Wednesday, February 05, 2014

I meant this to be "III" yesterday, but ran out of time. This is immoral, evil, disgusting, horrifying. I am boycotting not just the Olympics, but all thing Russian, forever. I will not stay in a business that is broadcasting the games, I will tell anyone who tries even the briefest mention of the Olympics to me of my outrage.

Tuesday, February 04, 2014

I. In faith formation last night, we focused on the Sign of the Cross. We read about its significance, studied the painting "Christ on the Cross" by Barthelemy d'Eyck (15th Century) and made these stained glass (actually plastic) suncatchers.
I was pleased to see this week and last (when we looked at "Four Corners of the World" by Pablo Picasso (1952-54) and read about St. Sebastian), they have learned something unexpected from being in class with us for 1.5 years.
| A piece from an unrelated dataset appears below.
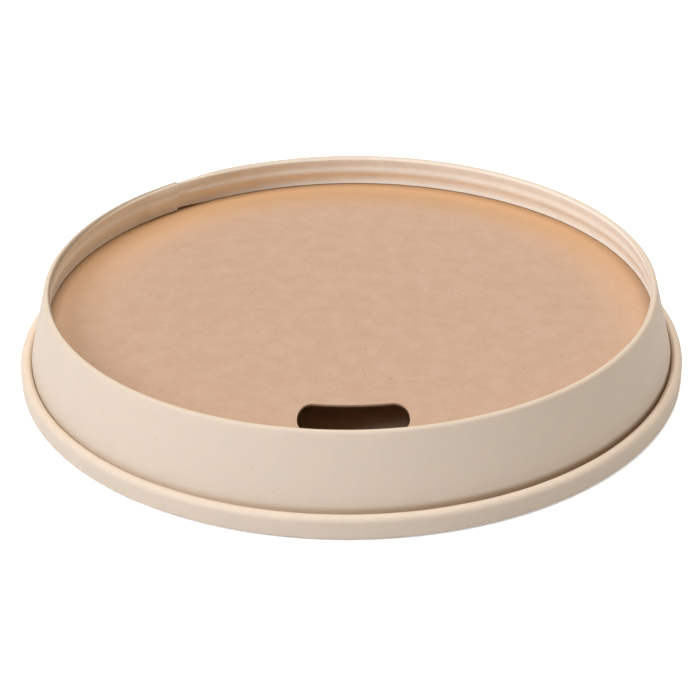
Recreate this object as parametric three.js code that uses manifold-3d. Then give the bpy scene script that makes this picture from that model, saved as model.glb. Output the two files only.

The minute they get a handout with graphics on it, even when the image is simply decoration and not part of the formal lesson, they immediately start analyzing the artwork with reactions about what they notice, how they feel, speculation about what the artist meant, and questions.



II. I've read a lot of Mark Twain's writing. I really mean a lot. Currently I am reading Volume 2 of his autobiography. It's such a treat when I stumble across an entry I haven't encountered before! But something is bothering me. Ever since I started to read a lot of his work, I've noticed that the "scholars," those folks who write the introductions and "make their bread"* from being experts, invariably assert that Susy was his favorite daughter. I always found this surprising. True, some people have favorites (although shouldn't) but most people do not, or if they did, they would certainly hide it.

 I had a hard time believing it could be true, but what did I know? At least that was my thinking. Now that I am into Volume 2, and encountering previously unpublished writings, I call BS. They have no clue what they are talking about. Unquestionably he was fond of his eldest daughter, why wouldn't he be? And of course she died as a young woman, which was a terrible blow. But I see not a shred of evidence to support the ridiculous claim of "favorite."